■ What is expected ■
Work out how many lines of the records hold the string "axes", and reply with that number alone.

+++ Input data +++

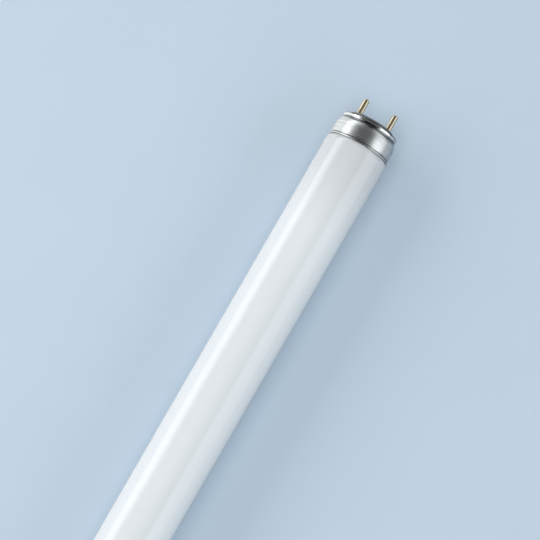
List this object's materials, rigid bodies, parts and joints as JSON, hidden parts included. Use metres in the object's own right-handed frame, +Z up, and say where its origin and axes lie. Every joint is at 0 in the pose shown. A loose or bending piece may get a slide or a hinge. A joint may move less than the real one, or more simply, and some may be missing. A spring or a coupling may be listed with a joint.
{
  "type": "fluorescent tube",
  "caption": "Straight fluorescent tube of white-coated glass with an aluminium cap and brass contact pins on each end, for plugging into lampholders.",
  "frame": {"origin": "middle of the lamp, on the axis of the glass tube", "axes": "+X along the lamp towards its right end, +Y the direction in which the two pins of each end stand side by side, +Z up, square to the plane of the pins"},
  "size_m": [0.604, 0.0258, 0.0258],
  "materials": {
    "coated_glass": "clear glossy glass over an opaque white powder coating, so it looks solid white",
    "cap_aluminium": "bright drawn sheet with fine marks round the cap",
    "insulator_moulding": "dark moulded phenolic, satin",
    "capping_cement": "hard baked cement, matt and grainy",
    "pin_brass": "drawn brass, bright, slightly tarnished",
    "lead_wire": null
  },
  "bodies": {
    "root": {"glass_tube": "coated_glass", "cap_shell_left": "cap_aluminium", "insulator_left": "insulator_moulding", "cement_ring_left": "capping_cement", "contact_pin_left_front": "pin_brass", "lead_wire_left_front": "lead_wire", "contact_pin_left_back": "pin_brass", "lead_wire_left_back": "lead_wire", "cap_shell_right": "cap_aluminium", "insulator_right": "insulator_moulding", "cement_ring_right": "capping_cement", "contact_pin_right_front": "pin_brass", "lead_wire_right_front": "lead_wire", "contact_pin_right_back": "pin_brass", "lead_wire_right_back": "lead_wire"}
  },
  "joints": []
}
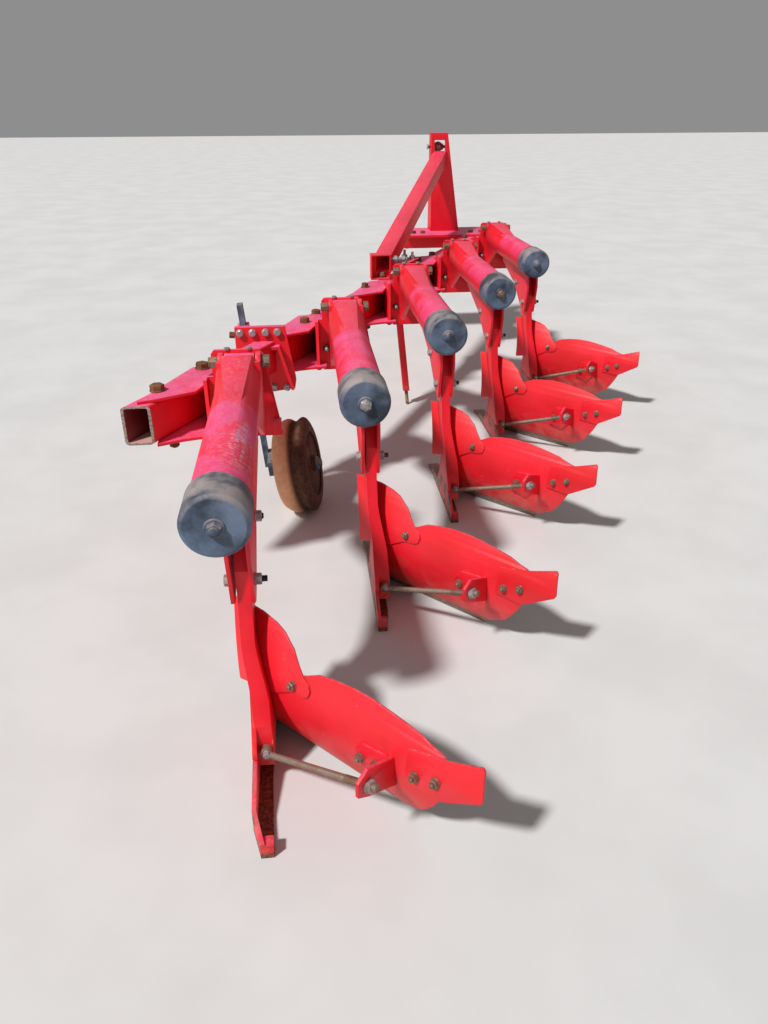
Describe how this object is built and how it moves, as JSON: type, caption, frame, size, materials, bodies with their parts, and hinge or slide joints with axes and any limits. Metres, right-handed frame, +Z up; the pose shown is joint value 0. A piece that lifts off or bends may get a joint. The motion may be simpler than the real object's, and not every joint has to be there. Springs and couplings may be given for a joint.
{
  "type": "mounted mouldboard plough with trip arms",
  "caption": "Mounted mouldboard plough with a slanting beam, sprung trip arms, mouldboard bodies, tapered headstock, depth wheel and parking stand.",
  "frame": {"origin": "on the ground, below the middle of the whole plough", "axes": "+X is the plough's right as it travels, +Y the way it travels, +Z up"},
  "size_m": [2.9741, 6.095, 1.7],
  "materials": {
    "red_paint": "bright red paint, scratched and dusty",
    "slate_paint": "blue-grey paint with brown dust",
    "rusty_steel": "brown rust",
    "worn_steel": "dull worn steel"
  },
  "bodies": {
    "frame": {"beam_front": "red_paint", "beam_rear": "red_paint", "brackets": "red_paint", "headstock_base": "red_paint", "mast": "red_paint", "cross_shaft": "red_paint", "brace": "red_paint", "wheel_shank": "slate_paint", "stand_tube": "red_paint"},
    "wheel": {"depth_wheel": "rusty_steel"},
    "stand": {"stand_leg": "rusty_steel"},
    "trip_1": {"arm_1": "red_paint", "cap_1": "slate_paint", "leg_1": "red_paint", "mouldboard_1": "red_paint", "share_1": "worn_steel", "landside_1": "rusty_steel", "lug_1": "red_paint", "stay_1": "worn_steel"},
    "trip_2": {"arm_2": "red_paint", "cap_2": "slate_paint", "leg_2": "red_paint", "mouldboard_2": "red_paint", "share_2": "worn_steel", "landside_2": "rusty_steel", "lug_2": "red_paint", "stay_2": "worn_steel"},
    "trip_3": {"arm_3": "red_paint", "cap_3": "slate_paint", "leg_3": "red_paint", "mouldboard_3": "red_paint", "share_3": "worn_steel", "landside_3": "rusty_steel", "lug_3": "red_paint", "stay_3": "worn_steel"},
    "trip_4": {"arm_4": "red_paint", "cap_4": "slate_paint", "leg_4": "red_paint", "mouldboard_4": "red_paint", "share_4": "worn_steel", "landside_4": "rusty_steel", "lug_4": "red_paint", "stay_4": "worn_steel"},
    "trip_5": {"arm_5": "red_paint", "cap_5": "slate_paint", "leg_5": "red_paint", "mouldboard_5": "red_paint", "share_5": "worn_steel", "landside_5": "rusty_steel", "lug_5": "red_paint", "stay_5": "worn_steel"}
  },
  "joints": [
    {"name": "trip_1_pivot", "type": "hinge", "parent": "frame", "child": "trip_1", "pos_m": [-1.0276, -1.4225, 1.022], "axis": [-1, 0, 0], "range_deg": [0, 30], "stiffness_Nm_per_rad": 6000, "springref_deg": -45.84},
    {"name": "trip_2_pivot", "type": "hinge", "parent": "frame", "child": "trip_2", "pos_m": [-0.5626, -0.5375, 1.022], "axis": [-1, 0, 0], "range_deg": [0, 30], "stiffness_Nm_per_rad": 6000, "springref_deg": -45.84},
    {"name": "trip_3_pivot", "type": "hinge", "parent": "frame", "child": "trip_3", "pos_m": [-0.0976, 0.3475, 1.022], "axis": [-1, 0, 0], "range_deg": [0, 30], "stiffness_Nm_per_rad": 6000, "springref_deg": -45.84},
    {"name": "trip_4_pivot", "type": "hinge", "parent": "frame", "child": "trip_4", "pos_m": [0.3674, 1.2325, 1.022], "axis": [-1, 0, 0], "range_deg": [0, 30], "stiffness_Nm_per_rad": 6000, "springref_deg": -45.84},
    {"name": "trip_5_pivot", "type": "hinge", "parent": "frame", "child": "trip_5", "pos_m": [0.8324, 2.1175, 1.022], "axis": [-1, 0, 0], "range_deg": [0, 30], "stiffness_Nm_per_rad": 6000, "springref_deg": -45.84},
    {"name": "wheel_spin", "type": "hinge", "parent": "frame", "child": "wheel", "pos_m": [-0.8126, -0.7005, 0.2487], "axis": [0.9755, -0.1545, 0.1564], "continuous": true},
    {"name": "stand_slide", "type": "slide", "parent": "frame", "child": "stand", "axis": [-0.1028, 0, 0.9947], "range_m": [0, 0.28]}
  ]
}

+++

■ Exercise answer ■
4